WORK TO DO
Write the material out again exactly as it stands.

DATA EXCERPT
----------------

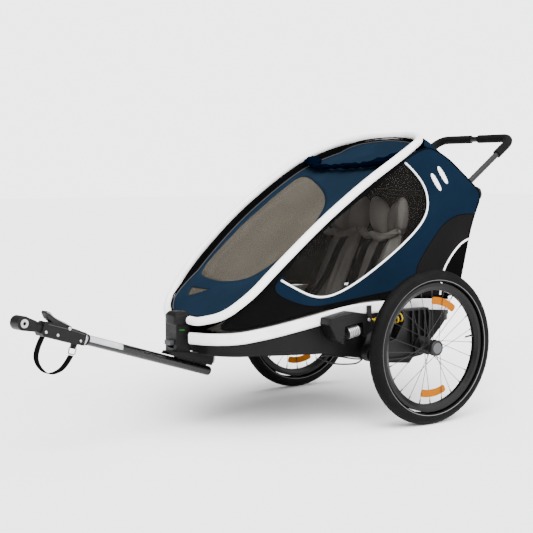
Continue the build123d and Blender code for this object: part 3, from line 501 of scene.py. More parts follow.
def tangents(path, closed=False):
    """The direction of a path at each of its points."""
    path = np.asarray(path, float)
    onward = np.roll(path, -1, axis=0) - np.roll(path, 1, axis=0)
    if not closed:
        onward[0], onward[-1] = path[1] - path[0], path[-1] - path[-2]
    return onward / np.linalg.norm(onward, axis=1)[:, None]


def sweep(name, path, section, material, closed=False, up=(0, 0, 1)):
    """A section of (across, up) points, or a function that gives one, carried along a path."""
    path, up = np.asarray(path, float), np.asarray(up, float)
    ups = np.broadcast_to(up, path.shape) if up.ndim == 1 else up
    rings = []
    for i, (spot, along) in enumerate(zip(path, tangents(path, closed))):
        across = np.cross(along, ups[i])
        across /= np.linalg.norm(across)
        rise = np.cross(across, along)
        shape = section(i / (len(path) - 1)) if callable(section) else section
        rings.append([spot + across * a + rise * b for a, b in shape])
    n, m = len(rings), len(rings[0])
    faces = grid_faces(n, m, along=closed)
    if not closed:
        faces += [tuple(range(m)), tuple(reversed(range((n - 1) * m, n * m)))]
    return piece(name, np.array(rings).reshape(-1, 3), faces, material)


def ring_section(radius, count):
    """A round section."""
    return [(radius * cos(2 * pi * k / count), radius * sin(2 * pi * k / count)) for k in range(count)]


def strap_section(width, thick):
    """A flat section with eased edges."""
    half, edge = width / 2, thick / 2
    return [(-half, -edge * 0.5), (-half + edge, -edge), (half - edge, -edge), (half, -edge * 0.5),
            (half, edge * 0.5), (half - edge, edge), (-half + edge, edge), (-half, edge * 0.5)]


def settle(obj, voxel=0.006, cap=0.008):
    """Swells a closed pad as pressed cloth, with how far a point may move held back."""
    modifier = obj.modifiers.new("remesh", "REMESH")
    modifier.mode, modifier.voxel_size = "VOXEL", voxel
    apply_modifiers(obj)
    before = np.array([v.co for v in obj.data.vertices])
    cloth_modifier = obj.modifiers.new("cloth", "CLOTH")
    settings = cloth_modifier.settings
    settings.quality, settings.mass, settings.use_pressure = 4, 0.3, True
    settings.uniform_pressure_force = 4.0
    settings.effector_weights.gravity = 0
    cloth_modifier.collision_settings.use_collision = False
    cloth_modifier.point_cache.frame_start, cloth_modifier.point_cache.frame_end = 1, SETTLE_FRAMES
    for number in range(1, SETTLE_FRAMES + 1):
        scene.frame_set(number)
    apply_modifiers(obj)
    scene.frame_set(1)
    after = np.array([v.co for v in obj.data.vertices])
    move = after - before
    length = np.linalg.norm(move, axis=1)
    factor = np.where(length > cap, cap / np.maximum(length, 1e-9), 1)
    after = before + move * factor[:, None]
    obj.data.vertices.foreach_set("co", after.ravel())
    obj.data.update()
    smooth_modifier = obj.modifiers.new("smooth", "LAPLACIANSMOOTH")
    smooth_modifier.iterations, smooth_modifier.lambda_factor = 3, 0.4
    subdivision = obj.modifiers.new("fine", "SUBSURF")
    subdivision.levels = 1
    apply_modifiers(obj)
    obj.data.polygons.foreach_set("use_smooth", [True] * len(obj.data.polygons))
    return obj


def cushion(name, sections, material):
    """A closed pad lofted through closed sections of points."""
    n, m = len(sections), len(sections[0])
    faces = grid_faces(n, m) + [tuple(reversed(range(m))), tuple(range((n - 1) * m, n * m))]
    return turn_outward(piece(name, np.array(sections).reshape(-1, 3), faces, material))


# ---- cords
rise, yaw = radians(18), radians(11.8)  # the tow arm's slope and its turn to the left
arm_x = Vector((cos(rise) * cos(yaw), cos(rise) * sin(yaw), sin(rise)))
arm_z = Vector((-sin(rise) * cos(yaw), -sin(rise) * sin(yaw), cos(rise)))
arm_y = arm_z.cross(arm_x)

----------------

ANSWER TO THIS TASK
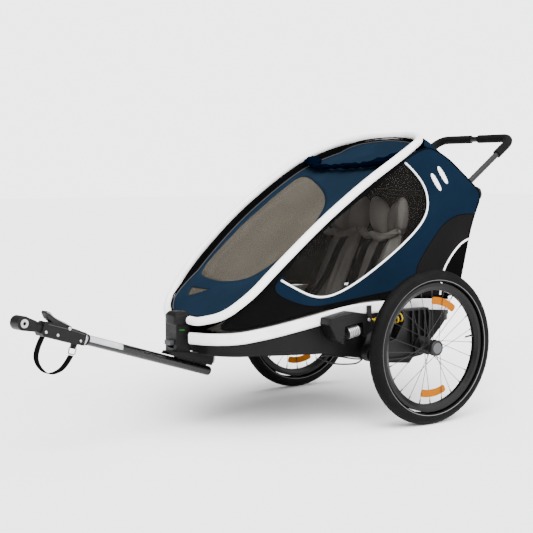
Continue the build123d and Blender code for this object: part 3, from line 501 of scene.py. More parts follow.
def tangents(path, closed=False):
    """The direction of a path at each of its points."""
    path = np.asarray(path, float)
    onward = np.roll(path, -1, axis=0) - np.roll(path, 1, axis=0)
    if not closed:
        onward[0], onward[-1] = path[1] - path[0], path[-1] - path[-2]
    return onward / np.linalg.norm(onward, axis=1)[:, None]


def sweep(name, path, section, material, closed=False, up=(0, 0, 1)):
    """A section of (across, up) points, or a function that gives one, carried along a path."""
    path, up = np.asarray(path, float), np.asarray(up, float)
    ups = np.broadcast_to(up, path.shape) if up.ndim == 1 else up
    rings = []
    for i, (spot, along) in enumerate(zip(path, tangents(path, closed))):
        across = np.cross(along, ups[i])
        across /= np.linalg.norm(across)
        rise = np.cross(across, along)
        shape = section(i / (len(path) - 1)) if callable(section) else section
        rings.append([spot + across * a + rise * b for a, b in shape])
    n, m = len(rings), len(rings[0])
    faces = grid_faces(n, m, along=closed)
    if not closed:
        faces += [tuple(range(m)), tuple(reversed(range((n - 1) * m, n * m)))]
    return piece(name, np.array(rings).reshape(-1, 3), faces, material)


def ring_section(radius, count):
    """A round section."""
    return [(radius * cos(2 * pi * k / count), radius * sin(2 * pi * k / count)) for k in range(count)]


def strap_section(width, thick):
    """A flat section with eased edges."""
    half, edge = width / 2, thick / 2
    return [(-half, -edge * 0.5), (-half + edge, -edge), (half - edge, -edge), (half, -edge * 0.5),
            (half, edge * 0.5), (half - edge, edge), (-half + edge, edge), (-half, edge * 0.5)]


def settle(obj, voxel=0.006, cap=0.008):
    """Swells a closed pad as pressed cloth, with how far a point may move held back."""
    modifier = obj.modifiers.new("remesh", "REMESH")
    modifier.mode, modifier.voxel_size = "VOXEL", voxel
    apply_modifiers(obj)
    before = np.array([v.co for v in obj.data.vertices])
    cloth_modifier = obj.modifiers.new("cloth", "CLOTH")
    settings = cloth_modifier.settings
    settings.quality, settings.mass, settings.use_pressure = 4, 0.3, True
    settings.uniform_pressure_force = 4.0
    settings.effector_weights.gravity = 0
    cloth_modifier.collision_settings.use_collision = False
    cloth_modifier.point_cache.frame_start, cloth_modifier.point_cache.frame_end = 1, SETTLE_FRAMES
    for number in range(1, SETTLE_FRAMES + 1):
        scene.frame_set(number)
    apply_modifiers(obj)
    scene.frame_set(1)
    after = np.array([v.co for v in obj.data.vertices])
    move = after - before
    length = np.linalg.norm(move, axis=1)
    factor = np.where(length > cap, cap / np.maximum(length, 1e-9), 1)
    after = before + move * factor[:, None]
    obj.data.vertices.foreach_set("co", after.ravel())
    obj.data.update()
    smooth_modifier = obj.modifiers.new("smooth", "LAPLACIANSMOOTH")
    smooth_modifier.iterations, smooth_modifier.lambda_factor = 3, 0.4
    subdivision = obj.modifiers.new("fine", "SUBSURF")
    subdivision.levels = 1
    apply_modifiers(obj)
    obj.data.polygons.foreach_set("use_smooth", [True] * len(obj.data.polygons))
    return obj


def cushion(name, sections, material):
    """A closed pad lofted through closed sections of points."""
    n, m = len(sections), len(sections[0])
    faces = grid_faces(n, m) + [tuple(reversed(range(m))), tuple(range((n - 1) * m, n * m))]
    return turn_outward(piece(name, np.array(sections).reshape(-1, 3), faces, material))


# ---- cords
rise, yaw = radians(18), radians(11.8)  # the tow arm's slope and its turn to the left
arm_x = Vector((cos(rise) * cos(yaw), cos(rise) * sin(yaw), sin(rise)))
arm_z = Vector((-sin(rise) * cos(yaw), -sin(rise) * sin(yaw), cos(rise)))
arm_y = arm_z.cross(arm_x)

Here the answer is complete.